I can say that although our family was filled with the brokenness of failed relationships, God’s powerful presence was enough to restore those failed covenants. There was no hate that I can remember, and people who were once at odds with each other were congenial toward each other as we fellowshipped during the holiday season. It was a true miracle of God’s grace. It didn’t fix the relationships and put them back in their original order, but the grace of God made them peaceable.
If you have been through the experience of failed relationships and broken families, I want to tell you that the anointing of Jesus is sufficient to release you from the pain of that experience. It may not happen overnight, but with the grace of God working in you — and you cooperating with His grace — He can restore what the enemy meant for destruction. Today I encourage you to throw open your arms and receive the grace of God that empowers and restores. It’s yours for the taking — and if you are in a difficult family relationship, you need it!|
MY PRAYER FOR TODAY
Father, my family grapples with the aftereffects of different situations that have caused fracturing of relationships. I have felt pain and cried many tears over the brokenness in my family. Yet I can also see Your faithfulness to me and to each one of us through the years. No matter who may fail, forsake, or disappoint us, You have always kept Your Word to intervene and lift us up. Today as I read about the anointing of Jesus that comes to release us from feelings of hurt and brokenness, I am greatly encouraged. I throw open my arms to receive His healing and delivering power! Although things can never be as they once were — or perhaps never were but should have been — I ask that the peace of God and the anointing of God release me and my family members from the pain that has hurt each one of us so badly in different ways as a result of these failed relationships.

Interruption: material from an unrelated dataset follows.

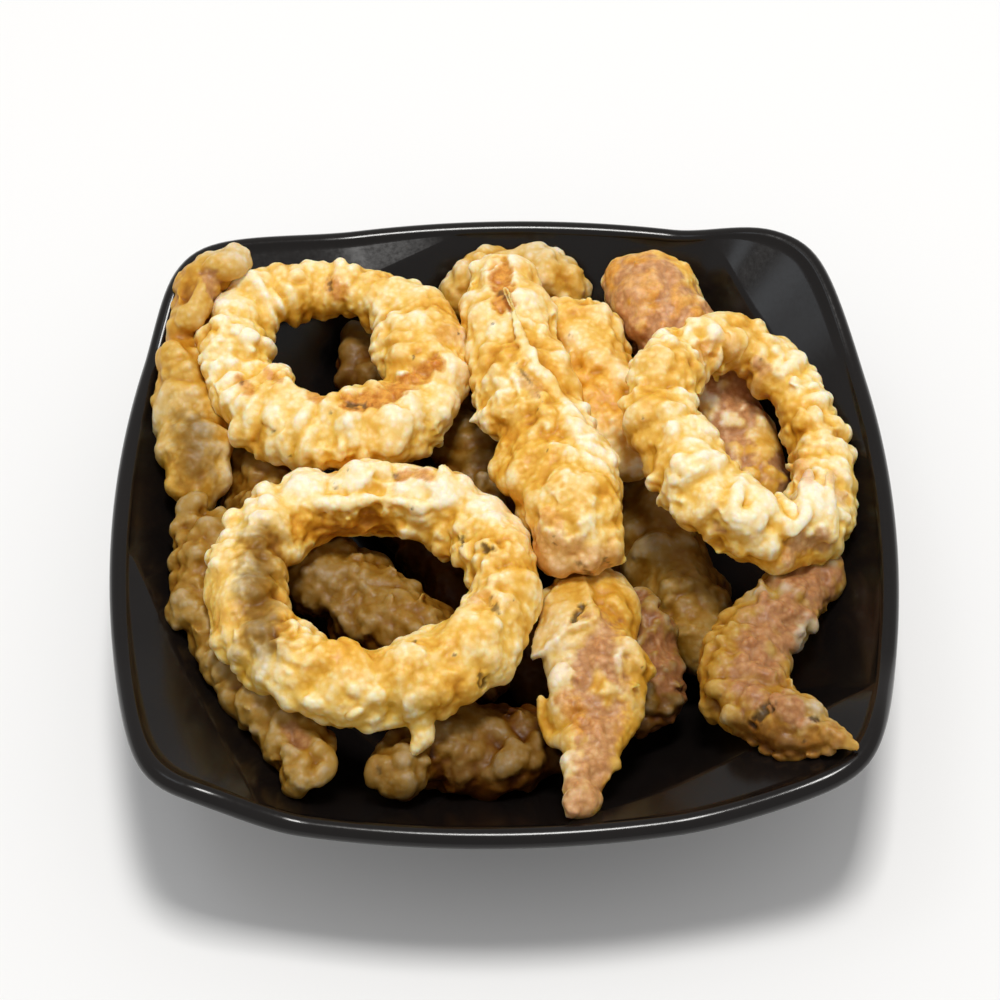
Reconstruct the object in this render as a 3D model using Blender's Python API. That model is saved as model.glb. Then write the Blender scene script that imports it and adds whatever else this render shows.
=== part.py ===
"""Fried calamari heaped in a square pinwheel dish.

The dish is a glazed square bowl with bulged sides. A wedge-shaped ledge fills each corner, and its inner
edge runs on into the next side's rim, so the four ledges turn like a pinwheel. The food is three battered
squid rings and fourteen strips and tentacles that lie in the dish and on each other.

Metres, +Z up. The origin is on the table, under the dish's centre, and -Y is the side that the diner sees.
"""

import math
from dataclasses import dataclass

import bmesh
import bpy
import numpy as np
from mathutils import Vector, noise
from mathutils.bvhtree import BVHTree

MM = 0.001

# Dish
HALF_WIDTH = 90.0 * MM          # centre to the middle of a side, at the rim's outer edge
SIDE_RADIUS = 250.0 * MM        # each side is an arc of this radius
CORNER_SHARPNESS = 24.0         # power of the smooth minimum that rounds the corners
RIM_HEIGHT = 40.0 * MM          # rim's top at the middle of a side
CORNER_RISE = 5.7 * MM          # how much higher the rim is at a corner
LIP_WIDTH = 4.6 * MM
LIP_FALL = 1.4 * MM             # how far the well's edge lies below the rim's top
LEDGE_DISTANCE = 82.0 * MM      # centre to the line of a ledge's inner edge
LEDGE_TWIST = 25.0              # degrees that this line's normal is turned from the side's
LEDGE_SLOPE = 0.45              # fall of a ledge for each unit of its width
WALL_THICKNESS = 3.4 * MM
WALL_SAG = 1.6 * MM             # how far the well's wall hangs below a straight slope
FLOOR_HALF_WIDTH = 46.0 * MM
FLOOR_TWIST = 12.0              # degrees that the floor's square is turned
FLOOR_TOP = 5.6 * MM
FOOT_OUTER = 0.94               # the foot ring's outline, as a share of the floor's
FOOT_INNER = 0.84
FOOT_DEPTH = 2.0 * MM
FOOT_FLARE = 0.6 * MM           # how much further out the foot ring reaches where it meets the dish
FLOOR_BULGE = 3.0               # radius of the floor's sides over its half width
FLOOR_SHARPNESS = 12.0
RISE_ANGLES = (22.0, 47.0)      # degrees past a side's middle where the rim starts and ends its rise
DROP_ANGLES = (49.0, 63.0)      # and its drop
DISH_STEPS = 80                 # points round each outline of the dish
CREASE_ANGLE = 57.0             # degrees past a side's middle where its ledge begins
FLOOR_SHARE = 0.55              # an outline on the floor, as a share of the floor's own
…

I pray this in Jesus’ name!
MY CONFESSION FOR TODAY
I confess that I am not an emotional slave to the dysfunctional ordeals my family has been through over the years. Although there may have been times when I felt trapped by the pain of hurt and misunderstanding, the anointing of God has set me free and I am now liberated from these past wounds and inner hurts. I am not shattered, fractured, or inwardly torn to pieces. Regardless of what the enemy tried to do, I am whole, free, and full of love for every member of my family!
I declare this by faith in Jesus’ name!
QUESTIONS FOR YOU TO CONSIDER
- Do you find yourself in a fractured family situation? How has this affected your holiday season each year?
- Have you experienced the healing power of Jesus’ love as it invades those broken places within you and your loved ones to set you free? Can you recall a time when the Lord has ministered His love to you in a special way during the Christmas season?
- Has God placed love and restoration in your heart for those broken relationships within your family? Are you ready and willing to allow the love of God to work through you as you yield to His leadership through all the challenges attached to the holidays?